Begin with the line that contains "points = [vertex.co" and end with the line that contains "for node in": copy that span of lines exactly, and nothing outside it.

* BEGIN *

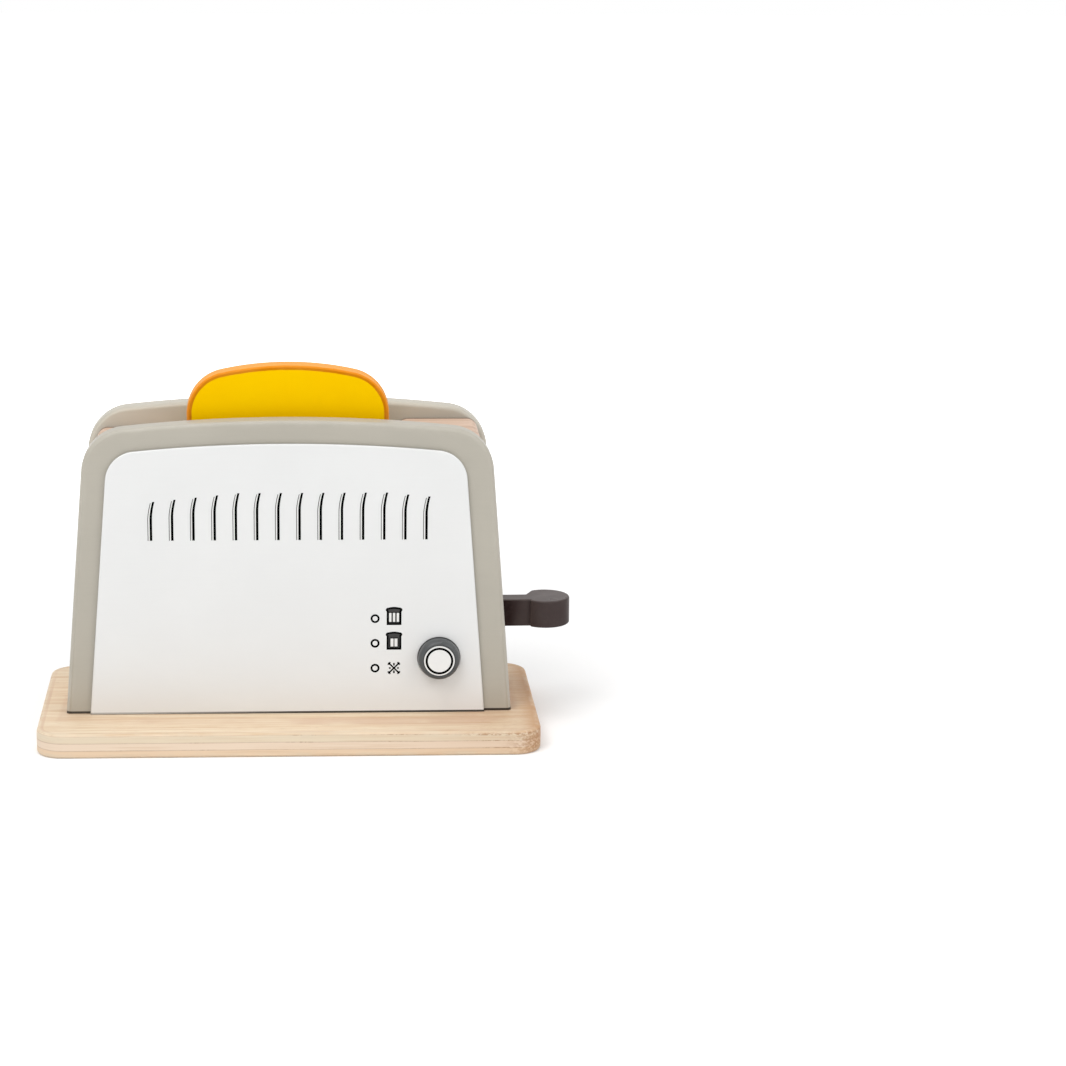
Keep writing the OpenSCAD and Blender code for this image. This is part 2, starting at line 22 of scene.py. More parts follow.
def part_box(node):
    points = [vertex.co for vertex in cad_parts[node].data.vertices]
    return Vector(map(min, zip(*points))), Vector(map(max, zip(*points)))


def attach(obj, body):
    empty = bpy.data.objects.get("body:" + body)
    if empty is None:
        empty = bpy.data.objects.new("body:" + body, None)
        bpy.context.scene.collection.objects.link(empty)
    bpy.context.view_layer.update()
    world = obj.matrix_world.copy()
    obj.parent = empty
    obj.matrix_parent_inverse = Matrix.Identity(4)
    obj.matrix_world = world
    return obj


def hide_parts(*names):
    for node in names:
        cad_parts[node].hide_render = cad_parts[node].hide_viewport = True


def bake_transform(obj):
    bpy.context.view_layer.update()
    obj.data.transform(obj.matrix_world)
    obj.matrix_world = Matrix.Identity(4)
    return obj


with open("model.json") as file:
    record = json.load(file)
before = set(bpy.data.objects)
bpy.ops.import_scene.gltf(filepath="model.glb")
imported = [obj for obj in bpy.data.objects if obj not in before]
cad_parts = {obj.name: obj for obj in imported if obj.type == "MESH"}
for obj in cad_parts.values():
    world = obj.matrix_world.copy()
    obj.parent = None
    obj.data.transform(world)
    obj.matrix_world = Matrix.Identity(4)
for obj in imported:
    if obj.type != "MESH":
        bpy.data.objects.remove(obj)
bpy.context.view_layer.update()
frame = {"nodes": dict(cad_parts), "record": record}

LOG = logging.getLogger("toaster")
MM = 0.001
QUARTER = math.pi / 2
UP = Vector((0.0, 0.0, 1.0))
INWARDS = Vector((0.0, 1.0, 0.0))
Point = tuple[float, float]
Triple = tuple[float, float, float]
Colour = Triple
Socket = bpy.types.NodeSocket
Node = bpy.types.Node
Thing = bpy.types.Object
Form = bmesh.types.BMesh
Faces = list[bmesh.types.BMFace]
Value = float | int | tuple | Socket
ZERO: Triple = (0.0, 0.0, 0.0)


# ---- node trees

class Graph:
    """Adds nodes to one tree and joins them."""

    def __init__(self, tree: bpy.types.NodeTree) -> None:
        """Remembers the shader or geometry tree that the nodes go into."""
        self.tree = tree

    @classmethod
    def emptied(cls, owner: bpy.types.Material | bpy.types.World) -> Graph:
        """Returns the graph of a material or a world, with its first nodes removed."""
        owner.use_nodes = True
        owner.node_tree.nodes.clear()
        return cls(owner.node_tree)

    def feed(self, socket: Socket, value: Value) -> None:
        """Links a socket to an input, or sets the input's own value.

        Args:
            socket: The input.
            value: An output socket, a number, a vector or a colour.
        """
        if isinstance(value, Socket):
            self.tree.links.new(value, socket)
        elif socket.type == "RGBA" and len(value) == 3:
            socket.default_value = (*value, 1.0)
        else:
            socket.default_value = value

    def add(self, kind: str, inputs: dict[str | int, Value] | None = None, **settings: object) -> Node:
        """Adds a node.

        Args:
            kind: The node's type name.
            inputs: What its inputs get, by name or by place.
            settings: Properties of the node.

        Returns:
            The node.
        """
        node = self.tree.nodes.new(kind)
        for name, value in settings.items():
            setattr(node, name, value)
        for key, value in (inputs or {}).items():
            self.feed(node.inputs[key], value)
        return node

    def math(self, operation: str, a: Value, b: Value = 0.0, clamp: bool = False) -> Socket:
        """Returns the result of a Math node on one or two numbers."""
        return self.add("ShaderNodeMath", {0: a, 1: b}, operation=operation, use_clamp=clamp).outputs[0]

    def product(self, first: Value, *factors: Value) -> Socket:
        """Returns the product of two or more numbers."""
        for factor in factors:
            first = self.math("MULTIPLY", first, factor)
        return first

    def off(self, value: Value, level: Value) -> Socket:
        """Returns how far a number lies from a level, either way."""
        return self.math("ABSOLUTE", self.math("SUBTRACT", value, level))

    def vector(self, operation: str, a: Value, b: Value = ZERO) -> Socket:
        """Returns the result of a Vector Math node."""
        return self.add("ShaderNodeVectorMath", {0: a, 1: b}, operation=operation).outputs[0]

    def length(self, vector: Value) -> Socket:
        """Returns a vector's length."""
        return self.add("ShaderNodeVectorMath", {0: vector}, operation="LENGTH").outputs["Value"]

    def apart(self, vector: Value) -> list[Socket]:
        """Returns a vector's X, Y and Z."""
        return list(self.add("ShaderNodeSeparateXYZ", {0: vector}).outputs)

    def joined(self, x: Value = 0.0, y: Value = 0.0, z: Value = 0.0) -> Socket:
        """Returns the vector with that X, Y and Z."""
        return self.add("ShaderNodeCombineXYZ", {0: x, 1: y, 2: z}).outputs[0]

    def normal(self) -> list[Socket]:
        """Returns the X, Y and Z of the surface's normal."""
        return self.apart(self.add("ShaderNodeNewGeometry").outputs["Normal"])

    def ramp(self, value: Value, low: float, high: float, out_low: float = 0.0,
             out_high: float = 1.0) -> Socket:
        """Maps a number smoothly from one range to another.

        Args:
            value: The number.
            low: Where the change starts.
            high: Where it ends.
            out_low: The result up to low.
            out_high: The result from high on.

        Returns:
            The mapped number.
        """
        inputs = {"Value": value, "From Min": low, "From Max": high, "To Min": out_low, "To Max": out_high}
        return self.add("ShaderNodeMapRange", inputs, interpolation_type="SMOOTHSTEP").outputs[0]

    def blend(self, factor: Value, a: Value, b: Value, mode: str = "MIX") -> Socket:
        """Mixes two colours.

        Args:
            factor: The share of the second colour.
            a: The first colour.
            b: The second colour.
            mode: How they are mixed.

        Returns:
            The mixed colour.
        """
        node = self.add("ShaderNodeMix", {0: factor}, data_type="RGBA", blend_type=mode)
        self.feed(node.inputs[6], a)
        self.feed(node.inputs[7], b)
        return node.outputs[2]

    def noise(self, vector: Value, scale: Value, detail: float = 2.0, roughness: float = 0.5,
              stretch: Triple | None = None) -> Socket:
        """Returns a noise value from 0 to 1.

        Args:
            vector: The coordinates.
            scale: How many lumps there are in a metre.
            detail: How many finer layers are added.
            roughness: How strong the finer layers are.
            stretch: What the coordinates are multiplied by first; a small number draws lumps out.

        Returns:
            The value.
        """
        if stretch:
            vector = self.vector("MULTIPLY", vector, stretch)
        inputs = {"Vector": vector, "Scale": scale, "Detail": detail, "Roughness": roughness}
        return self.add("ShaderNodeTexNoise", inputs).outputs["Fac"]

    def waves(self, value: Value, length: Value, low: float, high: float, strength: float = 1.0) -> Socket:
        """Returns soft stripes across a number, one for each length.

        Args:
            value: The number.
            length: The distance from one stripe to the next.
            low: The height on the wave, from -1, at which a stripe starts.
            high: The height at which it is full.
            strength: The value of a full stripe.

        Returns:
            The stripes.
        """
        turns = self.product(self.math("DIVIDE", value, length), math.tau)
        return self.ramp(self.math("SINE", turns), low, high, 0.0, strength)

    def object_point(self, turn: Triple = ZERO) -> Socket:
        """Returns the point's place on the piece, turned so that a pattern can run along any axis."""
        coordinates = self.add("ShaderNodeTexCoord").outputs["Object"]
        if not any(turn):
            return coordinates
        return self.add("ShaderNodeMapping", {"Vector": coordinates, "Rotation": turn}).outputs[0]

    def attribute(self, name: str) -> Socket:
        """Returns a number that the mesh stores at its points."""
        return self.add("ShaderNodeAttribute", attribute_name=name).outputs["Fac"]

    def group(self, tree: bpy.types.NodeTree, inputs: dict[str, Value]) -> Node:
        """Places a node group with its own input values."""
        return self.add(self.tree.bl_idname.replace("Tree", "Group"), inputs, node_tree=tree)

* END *

[RESPONSE FOR THIS EXERCISE]
    points = [vertex.co for vertex in cad_parts[node].data.vertices]
    return Vector(map(min, zip(*points))), Vector(map(max, zip(*points)))


def attach(obj, body):
    empty = bpy.data.objects.get("body:" + body)
    if empty is None:
        empty = bpy.data.objects.new("body:" + body, None)
        bpy.context.scene.collection.objects.link(empty)
    bpy.context.view_layer.update()
    world = obj.matrix_world.copy()
    obj.parent = empty
    obj.matrix_parent_inverse = Matrix.Identity(4)
    obj.matrix_world = world
    return obj


def hide_parts(*names):
    for node in names:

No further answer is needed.